1960 Expenditures (millions) 1961 Expenditures (millions) FY 1963 Program (millions)
Third country procurement1 673 412 250
Cash grants and local cost financing 108 400 500
Other (mainly contributions to international organizations and overseas operating costs) 470 498 500
Total 1,251 1,310 1,250
Total Foreign Economic Assistance 3,381 4,100 6,200
Payments abroad as a % of total foreign economic assistance 37% 32% 20%

The reduction in third country procurement reflects decisions made in 1959 to emphasize U.S. procurement with Development Loan funds and in 1960 to confine ICA procurement to the U.S. and less industrialized countries of the free world. Third country procurement being currently authorized is almost exclusively from the less developed countries themselves.

The increase in cash payments to the aid recipient countries is not due to grants for political or security support, which will continue to run at about $100 million annually, but rather to rapidly increasing programs for the financing of local development costs, particularly in Latin America and Africa.

It is clear that if the $1 billion limit on dollar outflow is to be achieved, it will have to be by changing the form in which AID supports local costs or possibly by cutting back on our assistance to these areas. Further cuts in third country procurement would impinge primarily on the less developed countries and could adversely affect our development objectives. Other payments, which consist principally of contributions to international organizations and program operating costs, provide little margin for reduction without either lessening our participation in international organizations or substantially reducing over-all programs.

[Page 21]

Local Cost Financing

The local cost financing problem arises from the need to get important projects under way rapidly in Latin America and Africa where there have been no substantial assistance programs that generated local currency in the past. These areas have a high priority need for infrastructure facilities with a large local cost component. In the absence of local currency counterpart, such as can be used for these purposes in the Middle and Far East, it is often necessary to pay out dollars to obtain the local currency needed for getting the projects started without undue delay.

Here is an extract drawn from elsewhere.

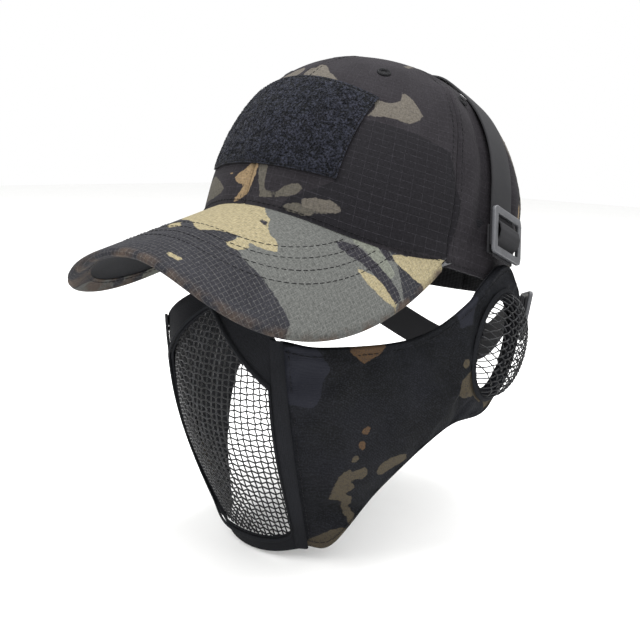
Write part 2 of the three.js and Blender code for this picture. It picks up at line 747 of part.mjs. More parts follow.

We must be careful not to take action which would unduly restrict our freedom of operation in these areas or uneconomically force a substitution of less efficient projects and techniques making relatively intensive use of imported capital equipment for more efficient projects and techniques making relatively intensive use of local resources. The need is for a mechanism enabling us to stimulate the most appropriate approaches to development while at the same time minimizing the advance pay out of untied dollars.

Possibilities now being studied include:

(1)
Concentrating U.S. aid on projects with a high foreign exchange rather than local cost component when a country’s total program consists of both types of projects;
(2)
Where dollar financing of local costs is necessary, restricting it to the additional import demand which can be expected to result from the development program in question;
(3)
Agreements, such as that recently made with Nigeria, requiring the developing country to increase its imports from the U.S. by the full amount of dollar aid received;
(4)
Financing local costs to the extent possible by a commitment of funds to be drawn upon through the procurement authorization system or some similar device for maximizing U.S. procurement and avoiding an initial transfer of funds into foreign hands; and
(5)
Arrangements, such as segregated accounts, for tying dollars tendered for local cost financing to U.S. procurement when circumstances necessitate an initial transfer of funds to the foreign government or its central bank.

Tying foreign aid to U.S. procurement should not be regarded as a permanent policy. It is expected to continue at least at its present level while our over all payments situation is in deficit and until we can persuade other donor countries to increase their aid efforts. We are currently stressing with these countries that assistance extended by balance of payments surplus countries should be on an untied basis, and we must ourselves be prepared to shift to that basis once our deficit is overcome.

Dean Rusk2
  1. Source: Department of State, Central Files, 811.10/4-962. For Official Use Only. The date, “9 Apr 62,” was added by hand. A longer memorandum from Frank M. Coffin to Secretaries Rusk and Dillon, April 6, which was transmitted under cover of an April 6 memorandum from Coffin to Secretary Rusk, is ibid. In this covering memorandum, Coffin suggested that the Secretary sign the memorandum printed here and forward it to Secretary Dillon (who had already approved it in draft) so that it could be sent to the President by the close of business April 6.
  2. Commodities procured for import into the aid recipient countries from non-U.S. sources. [Footnote in the source text.]
  3. The source text bears no signature by Dillon above his title, which appears on the left-hand side of the page. George Ball’s initials appear next to Secretary Rusk’s signature.